Maulkorb für Nottulner Bürger? (Teil 2)

Direkt gelebte Demokratie in Nottulner Ausschüssen gefährdet

Nur zuhören - nicht mitreden! So lautet die Überschrift am Montag, dem 21. August 2023, über einem Artikel in den Westfälischen Nachrichten. Dadurch entsteht wohl auch im Sinne des Bürgermeisters Dr. Dietmar Thönnes der Eindruck, dass dies nunmehr eine unumstößliche Tatsache ist. Verstärkt wird dieser Eindruck durch den ersten Satz im nachfolgendem Artikel, der wie folgt lautet: "In der Gemeinde Nottuln geht ein Stück gelebte Tradition der direkten Bürgerbeteiligung verloren!"
Zudem wird im Artikel hervorgehoben, dass Bürgermeister Dr. Dietmar Thönnes die Rechtsauskunft der Kreisverwaltung  Coesfeld wie folgt zusammenfasst: "Es gibt kein Rederecht von Bürgerinnen und Bürgern in Sitzungen der politischen Gremien".  Später betonte er noch, dass diese Regelung ab sofort gilt - da hatte es jemand offensichtlich sehr eilig.
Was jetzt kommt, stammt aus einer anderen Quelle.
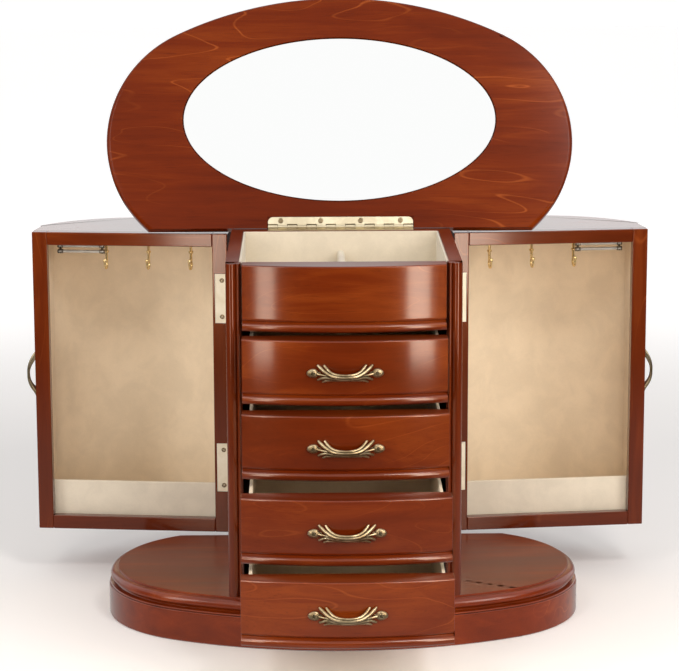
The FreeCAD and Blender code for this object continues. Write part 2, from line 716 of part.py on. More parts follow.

Die detaillierte Rechtsauskunft, warum das genau so sein soll und die genaue Angabe der Rechtsgrundlage bzw. Rechtsquelle blieb der Bürgermeister leider schuldig, es wurde nur ganz allgemein die Gemeindeordnung angeführt. Die offensichtlich detaillierte Rechtsauskunft der Kreisverwaltung Coesfeld wird bedauerlicherweise auch nicht veröffentlicht. Somit bleibt vieles im Dunkeln und unklar. Bürgerinnen und Bürger können daher das Verhalten des Bürgermeisters nicht nachvollziehen. 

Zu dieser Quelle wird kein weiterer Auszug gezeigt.